Celery results! And some seems to be pretty beefy:

packit=# SELECT pg_size_pretty( pg_total_relation_size('celery_taskmeta') );
pg_size_pretty
----------------
155 MB
(1 row)

The other two tables are smaller:

packit=# SELECT pg_size_pretty( pg_total_relation_size('runs') );
pg_size_pretty
----------------
9264 kB
(1 row)


packit=# SELECT pg_size_pretty( pg_total_relation_size('copr_builds') );
pg_size_pretty
----------------
45 MB
(1 row)

Though srpm build logs take up a lot of space:

packit=# SELECT pg_size_pretty( pg_total_relation_size('srpm_builds') );
pg_size_pretty
----------------
239 MB
(1 row)

Useless entries

Let's see if we have some "useless" entries in the database.

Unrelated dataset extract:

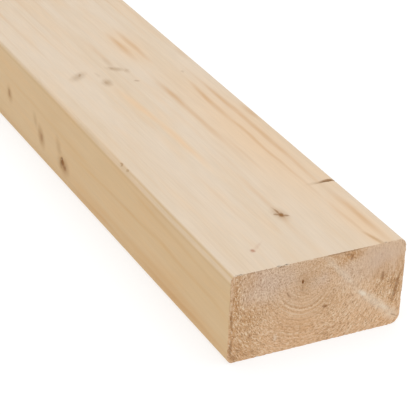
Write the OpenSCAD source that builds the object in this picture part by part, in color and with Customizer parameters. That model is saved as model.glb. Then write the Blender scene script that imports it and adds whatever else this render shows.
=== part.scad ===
// Planed softwood plank: one length of sawn, dried and planed timber with rounded arrises.
//
// The plank lies flat. X runs along its length, Y across its wide face and Z through its
// thickness. The origin is at the middle of the face it lies on. All sizes are in millimetres.

/* [Section] */
// Width of the wide face, after planing
width = 90; // [60:1:290]
// Thickness, after planing
thickness = 45; // [32:1:100]

/* [Length] */
// Length between the two sawn ends
length = 2400; // [900:100:6000]

/* [Rounded arrises] */
// Radius of the arris between the top face and the front edge
top_front_arris = 2; // [0.5:0.1:6]
// Radius of the arris between the top face and the back edge
top_back_arris = 4; // [0.5:0.1:6]
// Radius of the arris between the bottom face and the front edge
bottom_front_arris = 3; // [0.5:0.1:6]
// Radius of the arris between the bottom face and the back edge
bottom_back_arris = 5; // [0.5:0.1:6]

/* [Edge split] */
// Distance of the split from the sawn end at +X
split_from_end = 62; // [20:1:400]
// Length of the split across the top face, inwards from the back edge
split_length = 13; // [6:1:20]
// Depth of the split down the back edge
split_depth = 8; // [4:1:16]
// Width of the split where it is open, at the back edge
split_gap = 1.3; // [0.8:0.1:3]

/* [Loose knot] */
// Distance of the loose knot in the front edge from the sawn end at +X
knot_from_end = 185; // [20:1:400]
// Height of the knot's centre above the bottom face
knot_height = 12; // [10:1:20]
// Radius of the gap that the dead bark has left round the knot
knot_radius = 3.2; // [2:0.1:5]
// Widest part of that crescent gap
knot_gap = 0.9; // [0.4:0.1:1.5]
// Depth of the gap
knot_depth = 4; // [2:1:8]

/* [Hidden] */

sawn_end = length / 2;   // X of the end at +X, and minus this of the other
half_width = width / 2;
overcut = 1;             // how far each cutter runs past the timber
round_sides = 96;

// Cutter for one arris: the square corner less a quarter round, along the whole length.
// turn is 0, 90, 180 or 270 degrees about X, from the corner at +Y +Z.
module arris_cutter(radius, turn) {
    long = length + 2 * overcut;
    rotate([turn, 0, 0]) difference() {
        translate([-long / 2, 0, 0]) cube([long, radius + overcut, radius + overcut]);
        translate([-long / 2 - overcut, 0, 0]) rotate([0, 90, 0])
            cylinder(r = radius, h = long + 2 * overcut, $fn = round_sides);
    }
}

// The four arrises, each set in from its corner by its own radius.
module arris_cutters() {
    translate([0, half_width - top_back_arris, thickness - top_back_arris])
        arris_cutter(top_back_arris, 0);
    translate([0, top_front_arris - half_width, thickness - top_front_arris])
        arris_cutter(top_front_arris, 90);
    translate([0, bottom_front_arris - half_width, bottom_front_arris])
        arris_cutter(bottom_front_arris, 180);
    translate([0, half_width - bottom_back_arris, bottom_back_arris])
        arris_cutter(bottom_back_arris, 270);
}

// An open split where an edge knot has pulled away: a wedge that is widest at the back edge
// and runs out to nothing across the top face and down the back edge.
module edge_split() {
    reach = split_length + overcut;
    drop = split_depth + overcut;
    translate([sawn_end - split_from_end, half_width + overcut, thickness + overcut])
        intersection() {
            // In plan: a sliver that narrows away from the back edge.
            translate([0, 0, -drop]) linear_extrude(height = drop)
                polygon([[-split_gap / 2, 0], [split_gap / 2, 0], [0, -reach]]);
            // From the end: a triangle under the top back corner.
            translate([-split_gap, 0, 0]) rotate([90, 0, 90])
                linear_extrude(height = 2 * split_gap)
                    polygon([[0, 0], [-reach, 0], [0, -drop]]);
        }
}

// The crescent gap round a loose pin knot in the front edge.
module knot_crescent() {
    translate([sawn_end - knot_from_end, -half_width + knot_depth, knot_height])
        rotate([90, 0, 0]) difference() {
            cylinder(r = knot_radius, h = knot_depth + overcut, $fn = round_sides);
            translate([knot_gap, knot_gap / 3, -overcut])
                cylinder(r = knot_radius, h = knot_depth + 3 * overcut, $fn = round_sides);
        }
}

// The plank: one sawn and planed piece.
module plank() {
    color("#DDC8A8") difference() {
        translate([-sawn_end, -half_width, 0]) cube([length, width, thickness]);
        arris_cutters();
        edge_split();
        knot_crescent();
    }
}

plank();
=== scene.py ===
# %% [markdown]
# # A planed softwood plank
#
# This lesson finishes one plank of spruce framing timber: a long bar with rounded corners,
# planed on four sides and sawn across at both ends. Its size is settled already. It comes
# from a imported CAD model, which is loaded first and never changed.

# %% Load the fixed frame
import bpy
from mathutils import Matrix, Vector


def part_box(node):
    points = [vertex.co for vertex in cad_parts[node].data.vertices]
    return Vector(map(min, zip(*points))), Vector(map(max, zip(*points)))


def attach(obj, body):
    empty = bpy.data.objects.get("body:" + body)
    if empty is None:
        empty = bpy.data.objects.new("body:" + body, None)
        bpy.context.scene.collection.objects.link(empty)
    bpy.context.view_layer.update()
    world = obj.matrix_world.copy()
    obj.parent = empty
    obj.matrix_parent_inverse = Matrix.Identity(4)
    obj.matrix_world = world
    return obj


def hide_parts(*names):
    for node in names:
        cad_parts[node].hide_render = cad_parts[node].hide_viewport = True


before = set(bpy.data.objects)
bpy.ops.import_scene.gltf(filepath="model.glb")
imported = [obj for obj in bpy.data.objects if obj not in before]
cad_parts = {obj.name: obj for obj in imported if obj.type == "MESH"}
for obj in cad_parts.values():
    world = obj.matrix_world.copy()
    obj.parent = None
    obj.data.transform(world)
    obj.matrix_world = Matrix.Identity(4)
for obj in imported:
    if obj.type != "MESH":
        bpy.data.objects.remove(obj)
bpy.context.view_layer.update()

# %% [markdown]
# ## Measures
#
# Blender works in metres, and a timber yard in millimetres. Every size below is written in
# millimetres, and places are counted as a joiner would: how far from the near sawn
# end, how far across from the front edge, how high above the underside.

# %% Sizes in millimetres
import math

import bmesh
import bpy
from mathutils import Quaternion, Vector, noise

MM = 0.001
NEAR = 0.01              # two places closer than this are the same
low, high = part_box("plank")
LENGTH = (high.x - low.x) / MM
WIDTH = (high.y - low.y) / MM
THICKNESS = (high.z - low.z) / MM
END_X = high.x / MM      # the sawn end that the camera faces
FRONT_Y = low.y / MM     # the narrow front edge
BACK_Y = high.y / MM
print("plank %.0f x %.0f x %.0f mm" % (LENGTH, WIDTH, THICKNESS))

# %% [markdown]
# ## The camera
#
# The view is a long lens looking down along the plank from a little above, so that the end,
# the top and the front edge all show. The camera comes first, because everything after it is
# judged through it. It is placed from the near end of the CAD model.

# %% Place the camera
EYE = Vector((END_X + 608.1, FRONT_Y - 342.6, 458.0)) * MM
LOOK = Vector((-0.7728, 0.4181, -0.4774))
ROLL = math.radians(2.83)
LENS = 162.5             # on a 36 mm wide sensor

camera = bpy.data.objects.new("camera", bpy.data.cameras.new("camera"))
bpy.context.scene.collection.objects.link(camera)
bpy.context.scene.camera = camera
camera.data.lens = LENS
camera.data.sensor_width = 36.0
camera.data.clip_start = 0.01
camera.location = EYE
camera.rotation_mode = "QUATERNION"
camera.rotation_quaternion = LOOK.to_track_quat("-Z", "Y") @ Quaternion((0, 0, 1), ROLL)
print("camera %.3f m from the near end" % (EYE - Vector((END_X * MM, 0, 0))).length)

# %% [markdown]
# ## The bar
#
# A planer leaves flat faces and a small quarter round, or arris, along each long corner. The
# section could be drawn as an outline and extruded, but a cube takes fewer steps: the Bevel
# operator rounds its four long edges, each with its own radius.

# %% A block with four rounded arrises
ARRISES = (              # across, height, radius
    (FRONT_Y, THICKNESS, 2.0),
    (BACK_Y, THICKNESS, 4.0),
    (FRONT_Y, 0.0, 3.0),
    (BACK_Y, 0.0, 5.0),
)
ARRIS_SEGMENTS = 6

bm = bmesh.new()
bmesh.ops.create_cube(bm, size=1.0)
bmesh.ops.scale(bm, vec=(LENGTH, WIDTH, THICKNESS), verts=bm.verts)
bmesh.ops.translate(bm, vec=(0, 0, THICKNESS / 2), verts=bm.verts)
for across, height, radius in ARRISES:
    corner = [edge for edge in bm.edges
              if all(abs(v.co.y - across) < NEAR and abs(v.co.z - height) < NEAR
                     for v in edge.verts)]
    bmesh.ops.bevel(bm, geom=corner, offset=radius, offset_type="OFFSET",
                    segments=ARRIS_SEGMENTS, profile=0.5, affect="EDGES", material=-1)
print("block:", len(bm.faces), "faces")

# %% [markdown]
# ## Enough faces for the timber's surface
#
# Saw fuzz, a split and a loose knot need points to move. A subdivision modifier would add
# them everywhere alike. Instead, lines are cut lengthwise with Bisect, which keeps each cut
# flat, and then the long edges are subdivided into stations. The stations close up where the
# detail is: at the ends, the split and the loose knot.

# %% Cut lengthwise lines
FINE_GAP = 0.4           # between lines on the sawn end
COARSE_EVERY = 4         # and one line in four runs the whole length
CLEAR = 0.2              # the cuts keep this far off the arrises
KNOT_HEIGHT = 12.0       # the loose knot's centre, on the front edge
KNOT_REACH = 4.5         # all lines this close to it run the whole length too


def cut(bm, place, normal, part=None):
    """Cuts a mesh, or a part of it, with a plane and returns that part with its new pieces."""
    part = part or bm.verts[:] + bm.edges[:] + bm.faces[:]
    return bmesh.ops.bisect_plane(bm, geom=part, dist=0.0001, plane_co=place,
                                  plane_no=normal)["geom"]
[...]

packit=# select count(*) from runs where test_run_id is null and koji_build_id is null and copr_build_id is null and srpm_build_id is null;
count
-------
0
(1 row)


packit=# select count(*) from copr_builds where build_id is null;
count
-------
0
(1 row)

This section involves Copr only since that's where all our database links point. Copr has a fairly aggressive garbage collection policy.

TypeRemoved after
SRPM files2 weeks
Failed builds2 weeks
Old packages[1]2 weeks
Fresh builds[2]Never

[1] - These builds are superseded by newer submissions.

[2] - Our Copr projects for pull-request builds are set to be removed after 60 days.

Future work

  • Do not store task results in the database. We are not using them for anything. Even celery's documentation says it's an optional thing to do:

      If you want to keep track of the tasks’ states, Celery needs to store or
    send the states somewhere. There are several built-in result backends to
    choose from: SQLAlchemy/Django ORM, MongoDB, Memcached, Redis, RPC
    (RabbitMQ/AMQP), and – or you can define your own.
  • We should implement a DB cleanup mechanism based on the findings above. One thing to keep in mind is that with dashboard and metrics, it make sense to keep old data for statistical purpose, except for the SRPM builds logs which take up a lot of space.

  • We are not doing vacuum periodically which is a best practice to conserve space.